A post shared by Bob Harper (@bobharper) on Jul 9, 2020 at 11:47am PDT
When it comes to working out, "simple" can mean anything that efficiently and effectively elevates your heart rate. Harper finds a way to get his heart pumping by setting up a stopwatch and letting it run for 30 minutes or an hour, then making sure he's moving his body around for that specific amount of time. "Even if it's just dancing around to a YouTube dance video, I'll do that because those things do matter," he says.

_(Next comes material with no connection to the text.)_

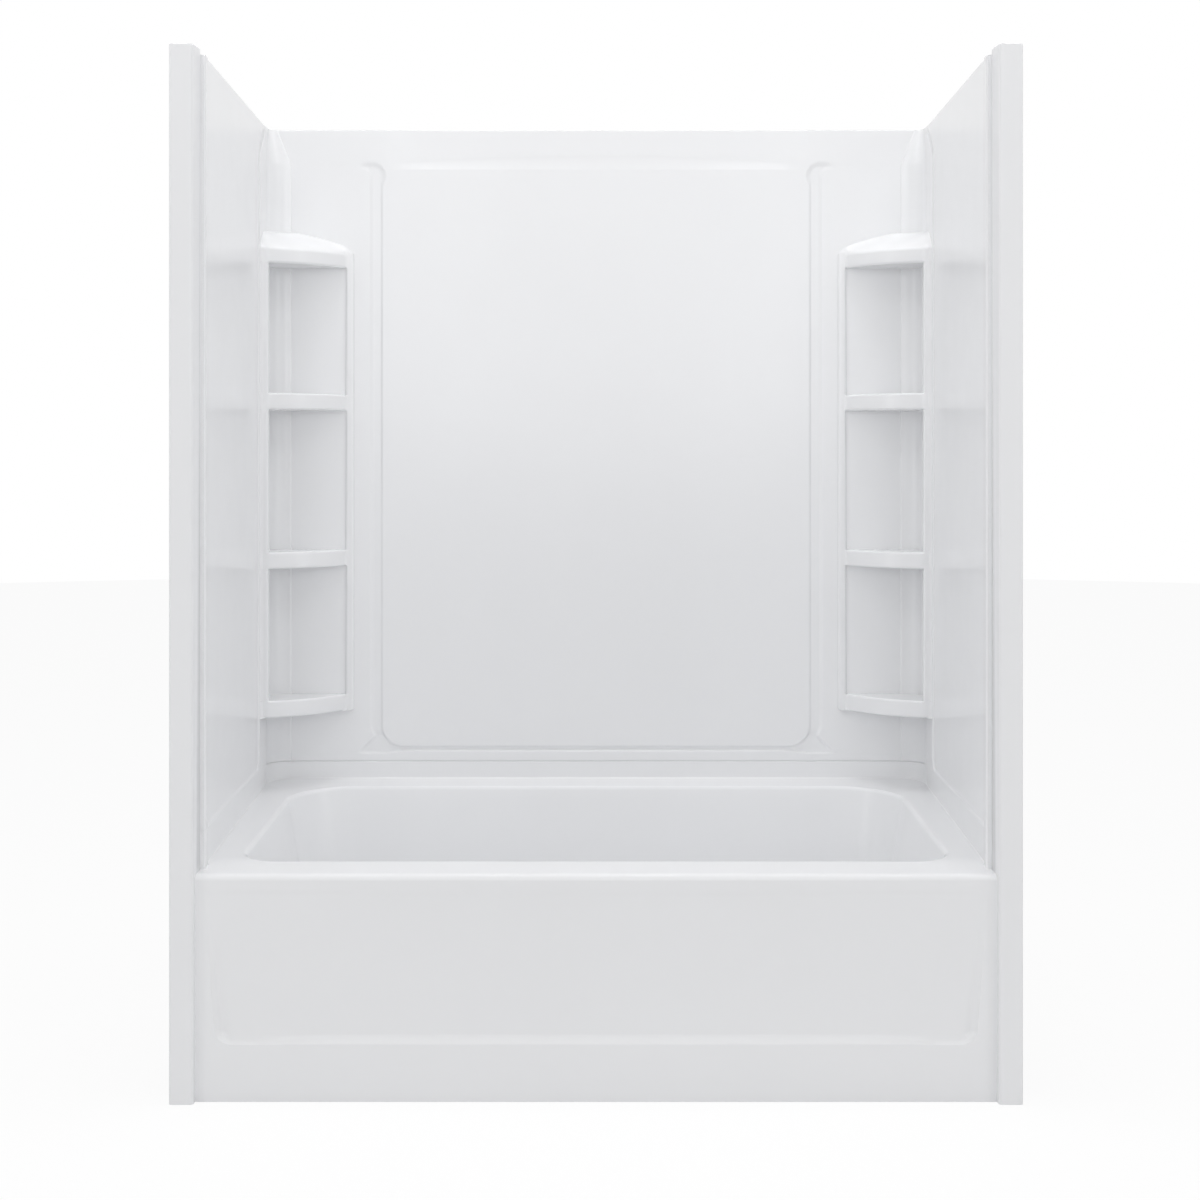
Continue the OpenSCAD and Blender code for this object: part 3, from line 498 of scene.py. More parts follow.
def basin_line(u, inset):
    """Point of the basin's outline: u is 0 to 8 round four sides and four corners"""
    if u >= 5:
        x, y = basin_line(9 - u, inset)
        return -x, y
    x0 = BASIN_X - inset
    y0, y1 = BASIN_Y0 + 0.6 * inset, BASIN_Y1 - 0.6 * inset
    fr, rr = max(FRONT_CORNER - inset / 2, 0.012), max(REAR_CORNER - inset / 2, 0.012)
    k, t = int(u), u - int(u)
    a = math.pi / 2 * t
    if k == 0:
        return -x0 + fr + t * 2 * (x0 - fr), y0
    if k == 1:
        return x0 - fr + fr * math.sin(a), y0 + fr - fr * math.cos(a)
    if k == 2:
        return x0, y0 + fr + t * (y1 - rr - y0 - fr)
    if k == 3:
        return x0 - rr + rr * math.cos(a), y1 - rr + rr * math.sin(a)
    return x0 - rr - t * 2 * (x0 - rr), y1


def wall_side(out):
    """Plan along the right-hand wall, from its nose to where the basin's rear side begins"""
    line = wall_line(out, [], APRON_X)
    cx, cy = cove_centre(COVE_R)
    start, end = BASIN_Y0 + FRONT_CORNER, BASIN_Y1 - REAR_CORNER
    depths = SIDE_STOPS + [start + (end - start) * i / SIDE_PARTS for i in range(SIDE_PARTS)]
    depths += [end + (cy - end) * i / 4 for i in range(4)]
    rx = BASIN_X - REAR_CORNER
    return ([line[NOSE_END]] + [(wall_x(y, out), y) for y in depths] + line[NOSE_END + 1:]
            + [(cx + (rx - cx) * i / 4, FACE_Y + out) for i in range(1, 4)])


def deck_stations(foot):
    """Pairs of basin place and deck border point, once round from the front left"""
    side = wall_side(-foot)
    nose_x = side[0][0]
    front = LIP_R + APRON_Y - 0.0015
    fx, rx = BASIN_X - FRONT_CORNER, BASIN_X - REAR_CORNER
    right = [(1 + 0.1 * i, (fx + (BORDER_END - fx) * i / 4, front)) for i in range(5)]
    right += [(u, (nose_x - gap, y)) for u, gap, y in BORDER_BENDS]
    us = [1.6] + [1.65 + 0.33 * i / len(SIDE_STOPS) for i in range(len(SIDE_STOPS))]
    us += [2 + i / SIDE_PARTS for i in range(SIDE_PARTS)] + [3 + 0.3 * i / 4 for i in range(4)]
    us += [3.3 + 0.4 * i / COVE_PARTS for i in range(COVE_PARTS + 1)]
    us += [3.7 + 0.3 * i / 4 for i in range(1, 4)]
    right += zip(us, side)
    stations = [(i / FRONT_PARTS, (-fx + 2 * fx * i / FRONT_PARTS, front))
                for i in range(FRONT_PARTS)]
    stations += right
    stations += [(4 + i / FRONT_PARTS, (rx - 2 * rx * i / FRONT_PARTS, FACE_Y - foot))
                 for i in range(FRONT_PARTS + 1)]
    return stations + [(9 - u, (-x, y)) for u, (x, y) in reversed(right)][:-1]


def round_over(radius, parts):
    """Offsets of a rounding from level ground into a falling side: inset and drop"""
    end = math.pi / 2 - math.atan(LEAN)
    back = radius * math.tan(end / 2)
    turns = [end * i / parts for i in range(parts + 1)]
    return [(radius * math.sin(a) - back, radius * (1 - math.cos(a))) for a in turns]


def add_basin(bm, kit, us, border, line):
    """Deck inside its border, rim, sides, floor and drain hole of the basin"""
    rim = round_over(kit.rim_round, 7)
    inner = [basin_line(u, rim[0][0]) for u in us]
    for t in (0.12, 0.35, 0.65, 0.9, 1.0):
        plan = [(bx + (ix - bx) * t, by + (iy - by) * t)
                for (bx, by), (ix, iy) in zip(border, inner)]
        line = next_line(bm, line, [(x, y, deck_z(y)) for x, y in plan], True)
    for inset, drop in rim[1:]:
        plan = [basin_line(u, inset) for u in us]
        line = next_line(bm, line, [(x, y, deck_z(y) - drop) for x, y in plan], True)
    top_inset, top_drop = rim[-1]
    tops = [deck_z(basin_line(u, top_inset)[1]) - top_drop for u in us]
    fillet, lean = kit.floor_round, math.atan(LEAN)
    low = BASIN_FLOOR + fillet * (1 - math.sin(lean))
    low_inset = LEAN * (RIM_MID_H - low)
    for t in (0.1, 0.3, 0.55, 0.8, 1.0):
        inset = top_inset + (low_inset - top_inset) * t
        line = next_line(bm, line, [(*basin_line(u, inset), top + (low - top) * t)
                                    for u, top in zip(us, tops)], True)
    turns = [lean + (math.pi / 2 - lean) * i / 10 for i in range(1, 11)]
    rows = [(low_inset + fillet * (math.cos(lean) - math.cos(a)),
             low - fillet * (math.sin(a) - math.sin(lean))) for a in turns]
    rows.append((low_inset + fillet * math.cos(lean) + 0.012, BASIN_FLOOR))
    for inset, z in rows:
        line = next_line(bm, line, [(*basin_line(u, inset), z) for u in us], True)
    hole = bmesh.ops.create_circle(bm, segments=48, radius=DRAIN_R)["verts"]
    bmesh.ops.translate(bm, vec=(DRAIN_X, BASIN_MID, BASIN_FLOOR), verts=hole)
    ring = list({e for v in hole for e in v.link_edges})
    bmesh.ops.triangle_fill(bm, use_beauty=True, edges=line_edges(bm, line, True) + ring)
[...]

Of course, if you're struggling to get motivated to take the time to exercise in the midst of this ongoing global pandemic, you're far from alone. A survey of 2,000 Americans found that 65% of them are "taking a break" from their fitness routines during quarantine. And since another 45% of Americans say COVID-19 has negatively impacted their mental health, and millions of Americans are filing for unemployment, are worried about their continued ability to work safely and provide for their families, and facing even more uncertainty as they look towards the fall and winter months, feeling less than enthused about working out is understandable... to say the least.
Harper acknowledges the struggle many Americans are facing, but says that overcoming that struggle is all about committing to yourself. "I think it gets to the point of deciding what you need to do to take care of yourself and better yourself, and it comes from a place of I’m worth it enough to take this time out of 24 hours to think about what is best for me," he says. "You’ve gotta get yourself in that mindset of I’m worth it, I can do anything I put my mind to, and right now I'm gonna put my mind to taking care of myself physically. You’ve gotta have these kinds of conversations with yourself." And since studies have shown that establishing a consistent and sustainable exercise routine can improve a person's mental health by reducing depression, anxiety, and negative moods while improving self-esteem and cognitive function, talking yourself into moving your body for even just 30 minutes can be both physically and mentally beneficial.
So take a page out of Harper's book, turn that YouTube playlist on, and get to shakin'!